WS-Gossip: middleware for scalable service coordination

Authors
Campos, F; Pereira, J;

Publication
Middleware 2008, ACM/IFIP/USENIX 9th International Middleware Conference, Leuven, Belgium, December 1-5, 2008, Companion Proceedings

Abstract

2012

Editorial message: Middleware for Next Generation Internet Computing (MW4NG) Workshop 2012

Authors
Goschka, KM; Tosic, V; Pereira, JO; Hung, PCK;

Publication
Proceedings of the 7th Workshop on Middleware for Next Generation Internet Computing, MW4NG 2012 - Co-located with the 13th ACM/IFIP/USENIX International Middleware Conference, Middleware 2012

Abstract

2010

StAN: exploiting shared interests without disclosing them in gossip-based publish/subscribe

Authors
Matos, M; Nunes, A; Oliveira, R; Pereira, J;

Publication
Proceedings of the 9th international conference on Peer-to-peer systems, IPTPS'10, San Jose, CA, USA, April 27, 2010

Abstract
Publish/subscribe mechanisms for scalable event dissemination are a core component of many distributed systems ranging from Enterprise Application Integration middleware to news dissemination in the Internet.
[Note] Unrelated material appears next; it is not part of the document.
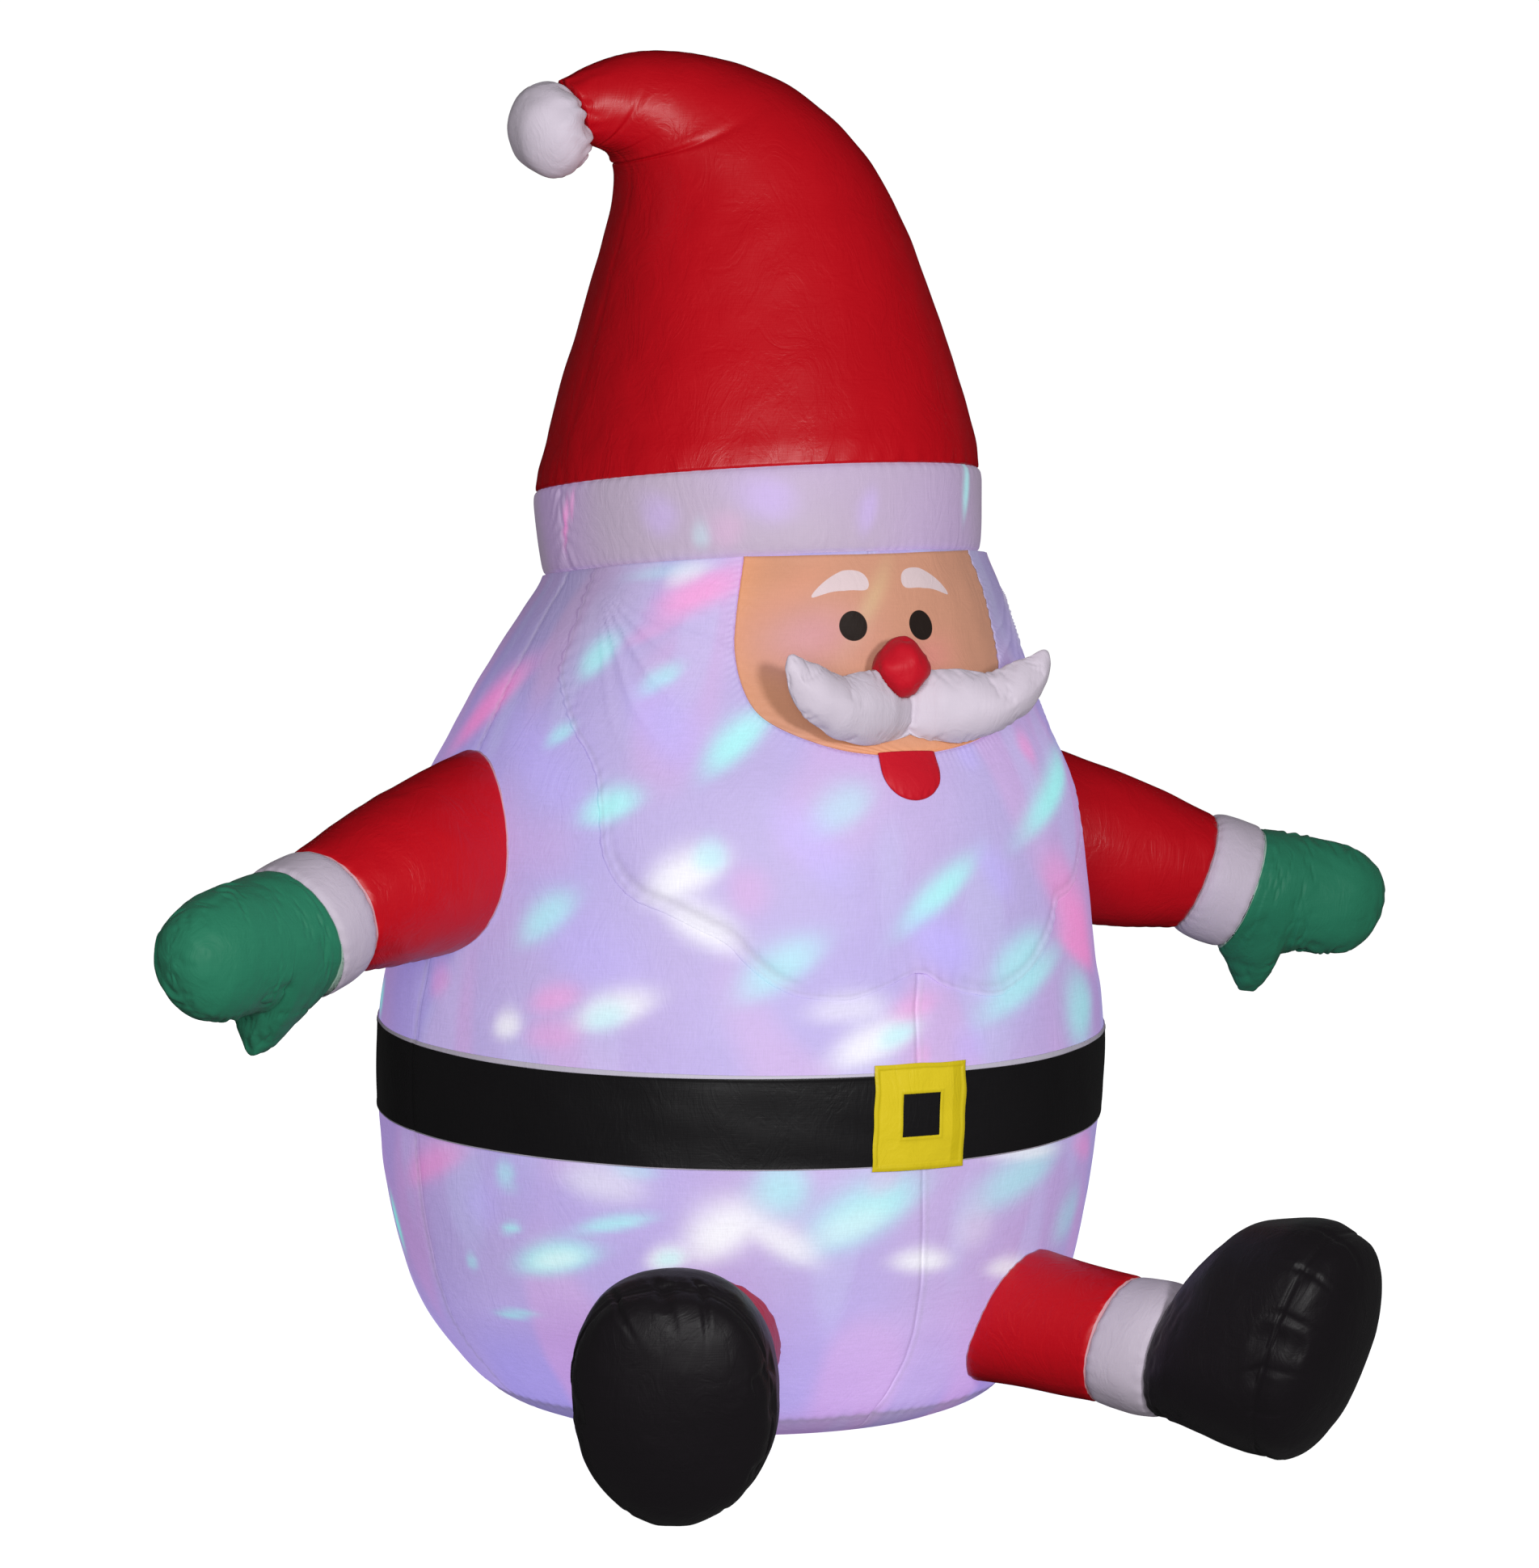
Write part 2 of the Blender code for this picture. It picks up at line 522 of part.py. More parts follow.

Hence, a lot of research has been done on overlay networks for efficient decentralized topic-based routing. Specifically, in gossip-based dissemination, bringing nodes with shared interests closer in the overlay makes dissemination more efficient. Unfortunately, this usually requires fully disclosing interests to nearby nodes and impacts reliability due to clustering. In this paper we address this by starting with multiple overlays, one for each topic subscribed, that then separately self-organize to maximize the number of shared physical links, thereby leading to reduced message traffic and maintenance overhead. This is achieved without disclosing a node's topic subscription to any node that isn't subscribed to the same topic and without impacting the robustness of the overlay. Besides presenting the overlay management protocol, we evaluate it using simulation in order to validate our results. © IPTPS 2010.All right reserved.

2006

A pragmatic protocol for database replication in interconnected clusters

Authors
Grov, J; Soares, L; Jr., AC; Pereira, J; Oliveira, RC; Pedone, F;

Publication
12th Pacific Rim International Symposium on Dependable Computing, Proceedings

Abstract
Multi-master update everywhere database replication, as achieved by protocols based on group communication such as DBSM and Postgres-R, addresses both performance and availability. By scaling it to wide area networks, one could save costly bandwidth and avoid large round-trips to a distant master server Also, by ensuring that updates are safely stored at a remote site within transaction boundaries, disaster recovery is guaranteed. Unfortunately, scaling existing cluster based replication protocols is troublesome. In this paper we present a database replication protocol based on group communication that targets interconnected clusters. In contrast with previous proposals, it uses a separate multicast group for each cluster and thus does not impose any additional requirements on group communication, easing implementation and deployment in a rea setting. Nonetheless, the protocol ensures one-copy equivalence while allowing all sites to execute update transactions. Experimental evaluation using the workload of the industry standard TPC-C benchmark confirms the advantages of the approach.